Metaplanet approves $127 million raise to double down on Bitcoin as stock slips on dilution worries
Metaplanet Inc. has signed off on an aggressive new financing round worth roughly $127 million, aiming to turbocharge its transition into a Bitcoin-focused treasury vehicle. The market, however, reacted cautiously: shares slid around 3.5% on the day of the announcement as investors digested the impact of fresh equity issuance and the prospect of near-term dilution.
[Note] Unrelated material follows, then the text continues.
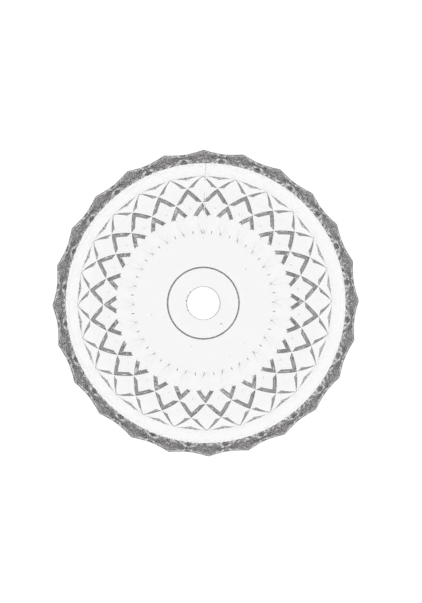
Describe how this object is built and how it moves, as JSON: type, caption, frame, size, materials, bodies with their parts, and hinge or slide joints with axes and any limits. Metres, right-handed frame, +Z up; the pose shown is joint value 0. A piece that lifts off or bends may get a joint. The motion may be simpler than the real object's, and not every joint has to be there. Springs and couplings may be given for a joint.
{
  "type": "glass flower frog dish",
  "caption": "Clear pressed-glass dish with a scalloped rim, a diamond-pattern wall and one drilled hole in its base, to hold or pass a stem or rod.",
  "frame": {"origin": "centre of the underside, on the dish's axis, in the plane of the foot ring", "axes": "+Z up along the dish's axis towards the rim, +X through the point of one scallop"},
  "size_m": [0.1, 0.1, 0.025],
  "materials": {
    "clear_glass": "fire-polished, clear and colourless"
  },
  "bodies": {
    "root": {"drilled_base": "clear_glass", "foot_ring": "clear_glass", "lower_flutes": "clear_glass", "diamond_row_1": "clear_glass", "diamond_row_2": "clear_glass", "diamond_row_3": "clear_glass", "diamond_row_4": "clear_glass", "fluted_band": "clear_glass", "scalloped_rim": "clear_glass"}
  },
  "joints": []
}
How the capital raise is structured
The Tokyo-based company plans to issue 24.53 million new shares at ¥499 apiece through a third-party allotment, bringing in about ¥12.24 billion (around $127 million at current exchange rates). Alongside the primary issuance, Metaplanet is also creating a series of stock acquisition rights (warrants) that could inject substantially more capital if exercised in the future.
These warrants are set with an exercise price of ¥547 per share. If the stock trades above that level, the company can tap additional funding at higher valuations, effectively staggering the dilution over time and rewarding the firm if the market buys into its Bitcoin-centric thesis. If the share price fails to clear that bar, dilution is largely contained to this initial batch of newly issued stock.
Where the money is going
Metaplanet’s plans for the new capital are heavily skewed toward Bitcoin. The company intends to deploy approximately ¥14 billion (about $115 million) into direct Bitcoin purchases over a 12‑month window stretching from February 2026 to February 2027. This is designed to expand what Metaplanet frames as its core balance-sheet asset and anchor its identity as a “Bitcoin treasury company.”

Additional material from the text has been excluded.